Kanunları içki içmeyi ve alış-verişini serbest bırakan ve umuma ait yollarda apaçık sarhoşluk dışında kimseyi cezalandırmayı öngörmeyen hatta bu durumlarda bile Àllah'ın hükmünü, sarhoşa uygulamayan bir toplumda, sarhoşluğun zararlarını dile getirmenin, buna engel olmaya çalışmanın ne gibi bir yararı olabilir? Çünkü bu toplum ilke olarak Allah'ın egemenliğini kabul etmiş değildir. Allah'ın egemenliğini kabul etmeyen ve içinde Allah'a değil, Allah'ın dışındaki ilahlara tapılan bir toplumda, dine sövmeyi yasaklamak hangi meseleyi çözebilecektir? Çünkü burada toplumun hukukunu, yasasını, düzenini, kurumlarını, değerlerini ve ölçülerini belirleyen Allah'ın dışındaki ilahlardır.
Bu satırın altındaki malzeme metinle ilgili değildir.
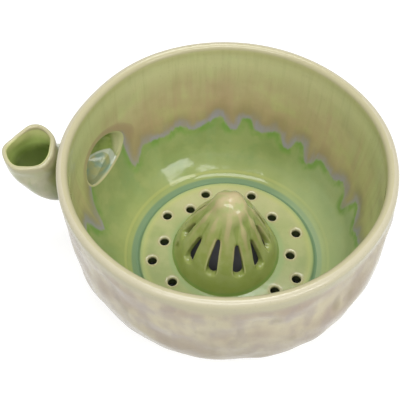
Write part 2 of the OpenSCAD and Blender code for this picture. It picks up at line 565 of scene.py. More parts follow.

Söven de sövülen de Allah'ın dininde değildir. Onların her ikisi ve toplumlarının kitleleri; toptan onlara hukuklar, yasalar belirleyen, onlar için değerler ve ölçüler koyan kimselerin dinindendir.

 

Bu durumlarda iyiliği emretme ve kötülüğü yasaklamanın ne yararı olacaktır. Bu büyük kötülüklerin en büyüğü olan, Allah'ın hayat için belirlediği hayat programını red etmek suretiyle, Allah'ı inkar etme kötülüğü yasaklanmadığı müddetçe, değil küçük kötülükleri engellemenin, büyük günahları engellemenin bile ne yararı olabilir?

 

Mesele bu saf insanların harcadığı çabaların, güçlerin ve onun verdiklerinin çok üstünde bir büyüklüğe, genişliğe ve derinliğe sahiptir. Bu aşamada ne kadar geniş kapsamlı olursa olsun hatta, isterse bunlar Allah'ın sınırları olsun detaylara göre hareket edilmez. Allah'ın koyduğu sınırlar her şeyden önce Allah'ın egemenliğini kabul etme temeline dayanır. Başka bir temele değil. Eğer bu egemenlik, yaşanan bir realite olarak kabul edilmiyorsa, Allah'ın yasası, yaşamanın biricik kaynağı olarak alınmıyorsa, Allah'ın ilahlığı ve egemenliği siyasi otoritenin tek kaynağı sayılmıyorsa o zaman detaylara ilişkin her çalışma boşunadır. Ayrıntılarla ilgili her girişim abestir. En büyük kötülük diğer kötülüklerden daha çok çalışmaya ve çaba sarf etmeye, engellemeye muhtaçtır.

 

Her şeyin en doğrusunu bilen yalnızca Allah’tır.